# Happy Birthday Moustress (for real this time)



## SarahY (Nov 6, 2008)

:lol: :lol: :lol:

Have a great day 

Sarah xxx


----------



## Kallan (Aug 16, 2009)

Happy birthday to youuuuuuuuuuu!


----------



## zany_toon (Apr 3, 2010)

Happy birthday moustress!! hope you have a fab day and get spoiled rotten!!!!!! :happybirthday


----------



## moustress (Sep 25, 2009)

Heehee! Thanks!

I'm ego scanning; I figured with the time dif it's already my b-day over there. I've go 37 min. left before I become even more incredibly old than I already am; how this happened is a puzzle to me as I tried very hard in my 20's and thirties to wear it all out. It was a bad job, as I never managed to pick up any unhealthy vices.

Ego-scanning is probably a self explanatory term but it dates back to the days when SF fans belonged to APA's *Amateur Press Associations* in which each would contribute on a monthly, say, basis, and lots of folks would scan the issue first to see what other folks had to say to or about them.

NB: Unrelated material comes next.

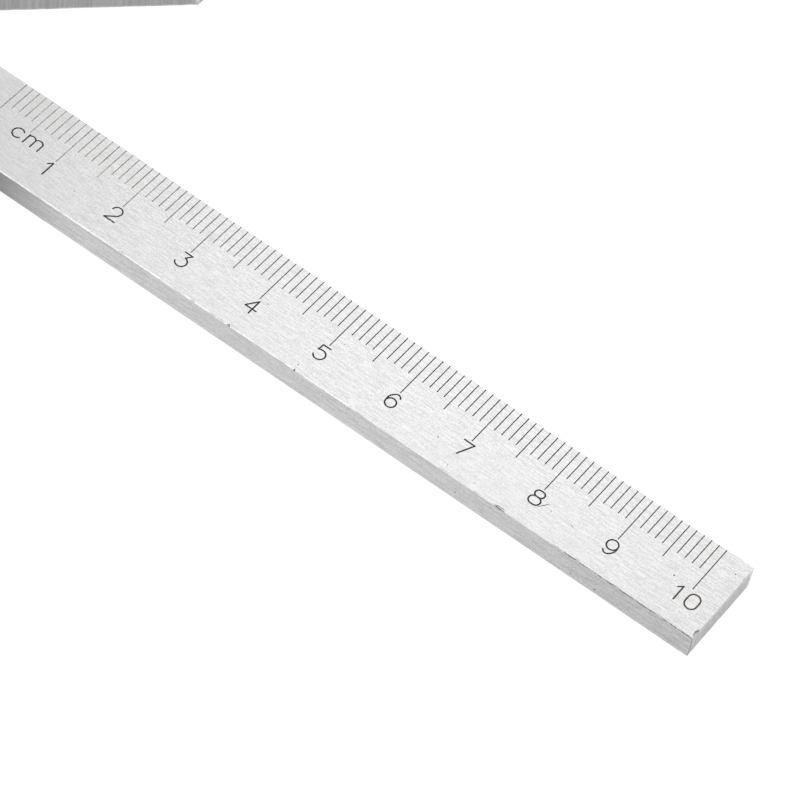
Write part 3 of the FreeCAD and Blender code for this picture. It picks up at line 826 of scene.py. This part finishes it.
def soften(node, width):
    """Rounds a node's sharp edges a little."""
    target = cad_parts[node]
    weld = target.modifiers.new("one skin", "WELD")
    weld.merge_threshold = WELD_DISTANCE
    bevel = target.modifiers.new("broken edges", "BEVEL")
    bevel.width = width
    bevel.segments = 2
    bevel.limit_method = "ANGLE"
    bevel.angle_limit = math.radians(28)
    weighted = target.modifiers.new("flat faces stay flat", "WEIGHTED_NORMAL")
    weighted.weight = 90


# ---------------------------------------------------- floor, light and world

def make_floor():
    """A plain white sheet under the head, wide enough to fill the view."""
    half_width = 1.5
    bm = bmesh.new()
    bmesh.ops.create_grid(bm, x_segments=2, y_segments=2, size=half_width)
    floor = object_from(bm, "floor", [opal_sheet()])


def make_world():
    world = bpy.data.worlds.new("studio")
    world.use_nodes = True
    background = world.node_tree.nodes["Background"]
    background.inputs["Color"].default_value = (1.0, 1.0, 1.0, 1.0)
    background.inputs["Strength"].default_value = 0.34
    bpy.context.scene.world = world


def make_softbox(name, azimuth, elevation, distance, side, radiance):
    """A square soft light facing the middle of the scale, azimuth counted from +Y towards +X."""
    aim = ZERO_MARK + Vector((SCALE_LENGTH / 2, 0.0, 0.0))
    turn, rise = math.radians(azimuth), math.radians(elevation)
    away = Vector((math.sin(turn) * math.cos(rise), math.cos(turn) * math.cos(rise),
                   math.sin(rise)))
    data = bpy.data.lights.new(name, "AREA")
    data.shape = "SQUARE"
    data.size = side
    data.energy = radiance * math.pi * side ** 2
    light = bpy.data.objects.new(name, data)
    bpy.context.scene.collection.objects.link(light)
    light.rotation_mode = "QUATERNION"
    light.location = aim + away * distance
    light.rotation_quaternion = (-away).to_track_quat("-Z", "Y")


# --------------------------------------------------------------------- scene

make_camera()
blade_finish = blade_steel()
fill_finish = mark_fill()
make_blade(blade_finish, fill_finish)
give("blade", blade_finish)
give("scale_fill", fill_finish)
give("v_head", head_steel())
soften("v_head", 0.04 * MM)
for screw in SCREWS:
    give(screw, turned_steel(screw + "_steel", screw, low=0.3, high=0.42))
for pin in PINS:
    give(pin, turned_steel(pin + "_steel", pin, low=0.38, high=0.48))

make_floor()
make_world()
make_softbox("back_softbox", azimuth=-23.5, elevation=52.0, distance=0.9, side=0.45, radiance=2.0)
make_softbox("top_softbox", azimuth=-120.0, elevation=66.0, distance=0.9, side=0.3, radiance=2.4)
bpy.context.scene.view_settings.view_transform = "Standard"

The Internet has created so many new opportunities to ego scan! Ain't it grand!


----------



## The Village Mousery (Aug 1, 2010)

lol happy birthday


----------



## WoodWitch (Oct 18, 2009)

She thinks she's the Queen, two birthdays and all :lol: :lol:

Happy _*real*_ birthday Moustress, have a wonderful day
xx


----------



## The Boggit keeper (Mar 5, 2010)

Happy Birthday!


----------



## NuttySian (Sep 1, 2010)

Happy Birthday!


----------



## The secret garden (May 13, 2010)

Happy birthday you fruit loop  lol

Hope you have a fantastic day xXx


----------